## start

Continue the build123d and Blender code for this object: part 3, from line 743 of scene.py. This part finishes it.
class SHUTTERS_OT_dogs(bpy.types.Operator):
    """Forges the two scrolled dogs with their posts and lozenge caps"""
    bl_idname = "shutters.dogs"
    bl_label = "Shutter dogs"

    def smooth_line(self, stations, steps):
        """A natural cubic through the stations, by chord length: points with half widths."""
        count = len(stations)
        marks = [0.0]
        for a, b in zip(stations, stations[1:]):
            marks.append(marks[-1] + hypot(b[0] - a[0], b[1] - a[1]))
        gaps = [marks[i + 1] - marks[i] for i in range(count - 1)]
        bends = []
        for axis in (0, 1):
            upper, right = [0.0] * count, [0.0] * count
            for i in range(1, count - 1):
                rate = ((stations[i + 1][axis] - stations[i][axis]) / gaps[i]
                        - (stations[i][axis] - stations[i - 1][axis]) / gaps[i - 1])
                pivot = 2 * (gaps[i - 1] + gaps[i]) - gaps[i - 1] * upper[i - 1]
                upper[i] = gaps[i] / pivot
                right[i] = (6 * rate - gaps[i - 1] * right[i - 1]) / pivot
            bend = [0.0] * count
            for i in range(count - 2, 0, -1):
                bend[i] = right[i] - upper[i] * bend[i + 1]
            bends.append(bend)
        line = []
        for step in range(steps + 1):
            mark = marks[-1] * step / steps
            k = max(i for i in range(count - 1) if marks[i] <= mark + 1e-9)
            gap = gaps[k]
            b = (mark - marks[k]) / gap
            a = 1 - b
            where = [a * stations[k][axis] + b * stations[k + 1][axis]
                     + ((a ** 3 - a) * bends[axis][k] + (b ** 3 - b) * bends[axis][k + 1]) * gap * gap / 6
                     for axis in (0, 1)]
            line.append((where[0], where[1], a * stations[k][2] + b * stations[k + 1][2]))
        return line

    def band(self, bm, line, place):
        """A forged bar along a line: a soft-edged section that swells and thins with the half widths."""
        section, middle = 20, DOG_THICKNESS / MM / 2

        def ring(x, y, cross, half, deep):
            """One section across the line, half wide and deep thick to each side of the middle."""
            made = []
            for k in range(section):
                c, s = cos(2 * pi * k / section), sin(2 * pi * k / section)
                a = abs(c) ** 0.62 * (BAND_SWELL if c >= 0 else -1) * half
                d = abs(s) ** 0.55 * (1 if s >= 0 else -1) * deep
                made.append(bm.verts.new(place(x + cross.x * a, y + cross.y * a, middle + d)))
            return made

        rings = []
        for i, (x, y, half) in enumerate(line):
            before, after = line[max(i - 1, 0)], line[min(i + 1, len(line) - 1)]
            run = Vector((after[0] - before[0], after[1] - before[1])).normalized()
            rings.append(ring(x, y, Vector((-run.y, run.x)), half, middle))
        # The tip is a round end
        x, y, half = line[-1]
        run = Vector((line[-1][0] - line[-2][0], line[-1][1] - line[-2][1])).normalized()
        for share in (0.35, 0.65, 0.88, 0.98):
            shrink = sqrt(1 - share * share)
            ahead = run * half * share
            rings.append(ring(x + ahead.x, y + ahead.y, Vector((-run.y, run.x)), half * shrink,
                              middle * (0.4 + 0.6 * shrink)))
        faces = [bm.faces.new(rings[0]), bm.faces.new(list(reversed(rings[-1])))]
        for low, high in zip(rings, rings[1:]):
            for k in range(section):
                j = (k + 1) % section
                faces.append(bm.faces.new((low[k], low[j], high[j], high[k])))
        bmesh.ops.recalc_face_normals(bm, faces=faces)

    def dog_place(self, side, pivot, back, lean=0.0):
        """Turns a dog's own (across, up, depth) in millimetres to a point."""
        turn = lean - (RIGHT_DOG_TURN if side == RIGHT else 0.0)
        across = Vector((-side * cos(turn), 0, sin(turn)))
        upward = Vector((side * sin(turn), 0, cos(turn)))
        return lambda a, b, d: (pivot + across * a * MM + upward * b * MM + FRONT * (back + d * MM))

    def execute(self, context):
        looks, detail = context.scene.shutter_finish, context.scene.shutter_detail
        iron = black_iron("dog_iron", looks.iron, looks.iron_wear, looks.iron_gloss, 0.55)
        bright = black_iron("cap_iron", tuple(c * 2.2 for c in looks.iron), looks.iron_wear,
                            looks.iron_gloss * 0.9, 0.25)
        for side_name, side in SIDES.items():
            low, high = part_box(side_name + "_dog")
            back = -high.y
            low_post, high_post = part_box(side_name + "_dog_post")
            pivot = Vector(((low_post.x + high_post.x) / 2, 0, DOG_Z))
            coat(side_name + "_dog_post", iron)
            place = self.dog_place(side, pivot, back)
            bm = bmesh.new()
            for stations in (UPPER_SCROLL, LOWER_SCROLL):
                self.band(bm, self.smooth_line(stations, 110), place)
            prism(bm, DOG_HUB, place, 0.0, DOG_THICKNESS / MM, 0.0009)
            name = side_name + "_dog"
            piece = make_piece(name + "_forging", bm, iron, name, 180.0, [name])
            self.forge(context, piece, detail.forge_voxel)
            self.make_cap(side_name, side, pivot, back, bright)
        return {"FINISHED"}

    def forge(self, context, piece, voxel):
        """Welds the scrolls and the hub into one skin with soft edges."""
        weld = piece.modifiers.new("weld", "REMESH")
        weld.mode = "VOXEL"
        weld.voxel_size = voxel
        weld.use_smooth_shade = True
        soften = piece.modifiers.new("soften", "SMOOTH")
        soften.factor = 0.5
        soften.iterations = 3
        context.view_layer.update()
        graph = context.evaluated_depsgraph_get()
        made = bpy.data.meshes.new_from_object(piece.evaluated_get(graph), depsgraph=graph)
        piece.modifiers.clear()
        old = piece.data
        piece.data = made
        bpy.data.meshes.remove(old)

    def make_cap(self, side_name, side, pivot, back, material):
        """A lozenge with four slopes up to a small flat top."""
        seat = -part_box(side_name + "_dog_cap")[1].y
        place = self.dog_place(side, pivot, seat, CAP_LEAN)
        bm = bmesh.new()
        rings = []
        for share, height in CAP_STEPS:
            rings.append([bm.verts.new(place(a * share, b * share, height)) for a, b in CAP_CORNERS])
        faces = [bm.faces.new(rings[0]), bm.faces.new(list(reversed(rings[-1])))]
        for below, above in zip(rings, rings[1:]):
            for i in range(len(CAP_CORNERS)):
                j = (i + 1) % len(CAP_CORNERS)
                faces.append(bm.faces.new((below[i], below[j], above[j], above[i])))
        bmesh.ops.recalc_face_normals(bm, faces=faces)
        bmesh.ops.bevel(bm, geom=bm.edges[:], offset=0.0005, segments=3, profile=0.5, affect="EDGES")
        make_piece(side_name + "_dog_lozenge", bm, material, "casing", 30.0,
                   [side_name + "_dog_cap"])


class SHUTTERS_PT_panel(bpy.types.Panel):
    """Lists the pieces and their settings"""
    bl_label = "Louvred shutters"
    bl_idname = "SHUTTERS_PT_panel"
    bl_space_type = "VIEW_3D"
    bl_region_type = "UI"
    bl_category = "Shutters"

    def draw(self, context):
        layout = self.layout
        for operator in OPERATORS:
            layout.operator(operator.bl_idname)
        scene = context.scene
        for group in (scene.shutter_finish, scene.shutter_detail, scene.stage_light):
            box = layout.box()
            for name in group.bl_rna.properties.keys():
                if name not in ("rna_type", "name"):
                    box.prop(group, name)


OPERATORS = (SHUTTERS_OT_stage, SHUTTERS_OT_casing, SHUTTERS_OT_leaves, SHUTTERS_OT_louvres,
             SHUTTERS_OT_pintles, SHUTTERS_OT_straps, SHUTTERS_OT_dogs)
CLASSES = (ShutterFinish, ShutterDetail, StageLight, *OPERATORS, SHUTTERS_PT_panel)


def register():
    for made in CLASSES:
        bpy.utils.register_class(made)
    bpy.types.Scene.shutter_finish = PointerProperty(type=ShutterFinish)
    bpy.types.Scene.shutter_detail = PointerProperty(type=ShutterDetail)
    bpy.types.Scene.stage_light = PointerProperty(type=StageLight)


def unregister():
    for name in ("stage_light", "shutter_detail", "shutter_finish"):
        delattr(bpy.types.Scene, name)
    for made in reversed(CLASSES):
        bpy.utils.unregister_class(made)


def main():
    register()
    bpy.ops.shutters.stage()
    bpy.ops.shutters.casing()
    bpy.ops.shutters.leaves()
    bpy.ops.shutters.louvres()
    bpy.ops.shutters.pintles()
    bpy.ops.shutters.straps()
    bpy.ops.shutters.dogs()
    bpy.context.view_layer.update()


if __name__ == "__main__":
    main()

## end
## start

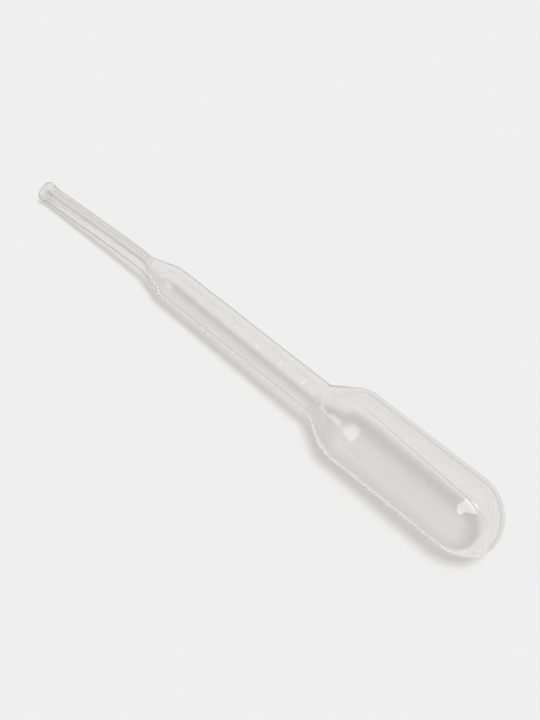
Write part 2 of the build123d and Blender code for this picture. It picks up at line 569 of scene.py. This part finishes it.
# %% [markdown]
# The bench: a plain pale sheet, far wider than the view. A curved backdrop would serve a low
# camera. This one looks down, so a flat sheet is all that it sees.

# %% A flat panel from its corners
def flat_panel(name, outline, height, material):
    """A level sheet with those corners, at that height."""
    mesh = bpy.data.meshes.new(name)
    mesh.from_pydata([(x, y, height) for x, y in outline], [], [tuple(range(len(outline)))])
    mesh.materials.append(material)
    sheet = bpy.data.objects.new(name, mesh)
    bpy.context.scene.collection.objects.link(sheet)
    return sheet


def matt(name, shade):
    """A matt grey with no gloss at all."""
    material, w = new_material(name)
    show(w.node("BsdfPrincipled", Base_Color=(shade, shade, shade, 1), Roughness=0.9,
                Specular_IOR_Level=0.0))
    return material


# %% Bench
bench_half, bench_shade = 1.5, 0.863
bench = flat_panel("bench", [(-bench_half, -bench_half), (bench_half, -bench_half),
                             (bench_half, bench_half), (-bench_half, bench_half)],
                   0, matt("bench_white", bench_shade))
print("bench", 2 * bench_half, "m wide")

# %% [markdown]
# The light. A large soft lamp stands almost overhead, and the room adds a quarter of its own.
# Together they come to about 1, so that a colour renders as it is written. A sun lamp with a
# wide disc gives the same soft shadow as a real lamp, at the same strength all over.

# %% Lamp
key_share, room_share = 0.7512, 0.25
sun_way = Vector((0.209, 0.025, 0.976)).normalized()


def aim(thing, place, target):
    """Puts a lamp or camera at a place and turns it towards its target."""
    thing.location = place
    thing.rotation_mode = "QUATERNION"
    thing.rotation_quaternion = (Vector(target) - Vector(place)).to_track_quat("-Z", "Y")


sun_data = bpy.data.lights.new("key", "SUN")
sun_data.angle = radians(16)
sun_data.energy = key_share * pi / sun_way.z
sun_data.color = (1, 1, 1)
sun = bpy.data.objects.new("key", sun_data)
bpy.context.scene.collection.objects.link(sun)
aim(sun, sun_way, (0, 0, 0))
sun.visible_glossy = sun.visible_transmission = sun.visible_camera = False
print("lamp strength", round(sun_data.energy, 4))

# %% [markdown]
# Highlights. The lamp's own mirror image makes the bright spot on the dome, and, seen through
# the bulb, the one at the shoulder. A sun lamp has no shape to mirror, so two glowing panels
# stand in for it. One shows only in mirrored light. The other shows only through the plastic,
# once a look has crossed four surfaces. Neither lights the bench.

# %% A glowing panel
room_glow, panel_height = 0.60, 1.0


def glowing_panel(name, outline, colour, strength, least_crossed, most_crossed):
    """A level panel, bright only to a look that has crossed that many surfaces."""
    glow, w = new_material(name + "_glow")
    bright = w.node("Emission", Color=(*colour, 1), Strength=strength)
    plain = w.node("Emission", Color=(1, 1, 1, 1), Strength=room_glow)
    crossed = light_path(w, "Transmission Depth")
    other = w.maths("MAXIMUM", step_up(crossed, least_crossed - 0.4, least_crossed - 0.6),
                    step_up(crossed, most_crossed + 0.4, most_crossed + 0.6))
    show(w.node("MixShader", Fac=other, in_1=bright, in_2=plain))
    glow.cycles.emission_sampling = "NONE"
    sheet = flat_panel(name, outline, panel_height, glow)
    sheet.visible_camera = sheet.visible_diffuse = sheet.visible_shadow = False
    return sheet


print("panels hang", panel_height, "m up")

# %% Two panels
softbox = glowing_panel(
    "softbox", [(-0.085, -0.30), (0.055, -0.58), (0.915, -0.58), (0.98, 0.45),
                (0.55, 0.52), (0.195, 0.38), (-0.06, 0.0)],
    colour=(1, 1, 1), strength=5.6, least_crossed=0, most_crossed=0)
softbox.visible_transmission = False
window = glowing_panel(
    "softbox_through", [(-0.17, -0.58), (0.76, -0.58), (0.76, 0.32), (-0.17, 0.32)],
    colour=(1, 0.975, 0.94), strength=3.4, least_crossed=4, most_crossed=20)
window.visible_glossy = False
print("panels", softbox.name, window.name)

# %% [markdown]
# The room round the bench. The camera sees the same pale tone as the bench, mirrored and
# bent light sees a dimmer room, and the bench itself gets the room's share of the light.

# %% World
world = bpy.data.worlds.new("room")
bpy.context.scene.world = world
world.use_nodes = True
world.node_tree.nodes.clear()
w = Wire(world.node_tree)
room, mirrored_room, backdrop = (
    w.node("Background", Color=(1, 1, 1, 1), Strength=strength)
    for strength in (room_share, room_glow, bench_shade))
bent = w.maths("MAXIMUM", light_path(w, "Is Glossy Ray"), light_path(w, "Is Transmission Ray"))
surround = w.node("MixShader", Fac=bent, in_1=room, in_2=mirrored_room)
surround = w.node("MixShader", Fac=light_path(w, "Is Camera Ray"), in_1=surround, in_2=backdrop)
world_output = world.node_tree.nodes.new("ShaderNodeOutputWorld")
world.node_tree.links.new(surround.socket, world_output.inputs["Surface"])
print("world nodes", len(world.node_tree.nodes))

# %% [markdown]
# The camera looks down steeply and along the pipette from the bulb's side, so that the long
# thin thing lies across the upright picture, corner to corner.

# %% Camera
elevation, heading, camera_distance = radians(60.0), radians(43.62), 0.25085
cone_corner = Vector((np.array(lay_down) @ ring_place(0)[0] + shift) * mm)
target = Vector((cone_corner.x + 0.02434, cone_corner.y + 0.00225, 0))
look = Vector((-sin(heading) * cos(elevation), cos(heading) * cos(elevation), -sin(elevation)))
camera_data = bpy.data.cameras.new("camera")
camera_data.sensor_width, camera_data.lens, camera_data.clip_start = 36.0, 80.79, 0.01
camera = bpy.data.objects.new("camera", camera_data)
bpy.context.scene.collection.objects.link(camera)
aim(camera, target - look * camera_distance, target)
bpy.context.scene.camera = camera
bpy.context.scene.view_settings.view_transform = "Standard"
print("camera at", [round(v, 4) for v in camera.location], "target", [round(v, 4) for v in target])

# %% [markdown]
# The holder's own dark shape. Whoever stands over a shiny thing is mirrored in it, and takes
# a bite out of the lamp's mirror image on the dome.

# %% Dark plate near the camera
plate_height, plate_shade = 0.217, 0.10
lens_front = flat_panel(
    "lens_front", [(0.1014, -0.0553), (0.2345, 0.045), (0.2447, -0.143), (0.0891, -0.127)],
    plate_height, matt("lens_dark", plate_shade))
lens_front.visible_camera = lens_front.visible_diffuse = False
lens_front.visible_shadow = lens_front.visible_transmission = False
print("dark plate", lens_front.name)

## end

▸ EXERCISE TASK: Each line from the one containing "Write part 2" through the one containing "thing.rotation_quaternion = (Vector(target)" must be retyped exactly, the first and last of these included.

▸ TASK ANSWER:
Write part 2 of the build123d and Blender code for this picture. It picks up at line 569 of scene.py. This part finishes it.
# %% [markdown]
# The bench: a plain pale sheet, far wider than the view. A curved backdrop would serve a low
# camera. This one looks down, so a flat sheet is all that it sees.

# %% A flat panel from its corners
def flat_panel(name, outline, height, material):
    """A level sheet with those corners, at that height."""
    mesh = bpy.data.meshes.new(name)
    mesh.from_pydata([(x, y, height) for x, y in outline], [], [tuple(range(len(outline)))])
    mesh.materials.append(material)
    sheet = bpy.data.objects.new(name, mesh)
    bpy.context.scene.collection.objects.link(sheet)
    return sheet


def matt(name, shade):
    """A matt grey with no gloss at all."""
    material, w = new_material(name)
    show(w.node("BsdfPrincipled", Base_Color=(shade, shade, shade, 1), Roughness=0.9,
                Specular_IOR_Level=0.0))
    return material


# %% Bench
bench_half, bench_shade = 1.5, 0.863
bench = flat_panel("bench", [(-bench_half, -bench_half), (bench_half, -bench_half),
                             (bench_half, bench_half), (-bench_half, bench_half)],
                   0, matt("bench_white", bench_shade))
print("bench", 2 * bench_half, "m wide")

# %% [markdown]
# The light. A large soft lamp stands almost overhead, and the room adds a quarter of its own.
# Together they come to about 1, so that a colour renders as it is written. A sun lamp with a
# wide disc gives the same soft shadow as a real lamp, at the same strength all over.

# %% Lamp
key_share, room_share = 0.7512, 0.25
sun_way = Vector((0.209, 0.025, 0.976)).normalized()


def aim(thing, place, target):
    """Puts a lamp or camera at a place and turns it towards its target."""
    thing.location = place
    thing.rotation_mode = "QUATERNION"
    thing.rotation_quaternion = (Vector(target) - Vector(place)).to_track_quat("-Z", "Y")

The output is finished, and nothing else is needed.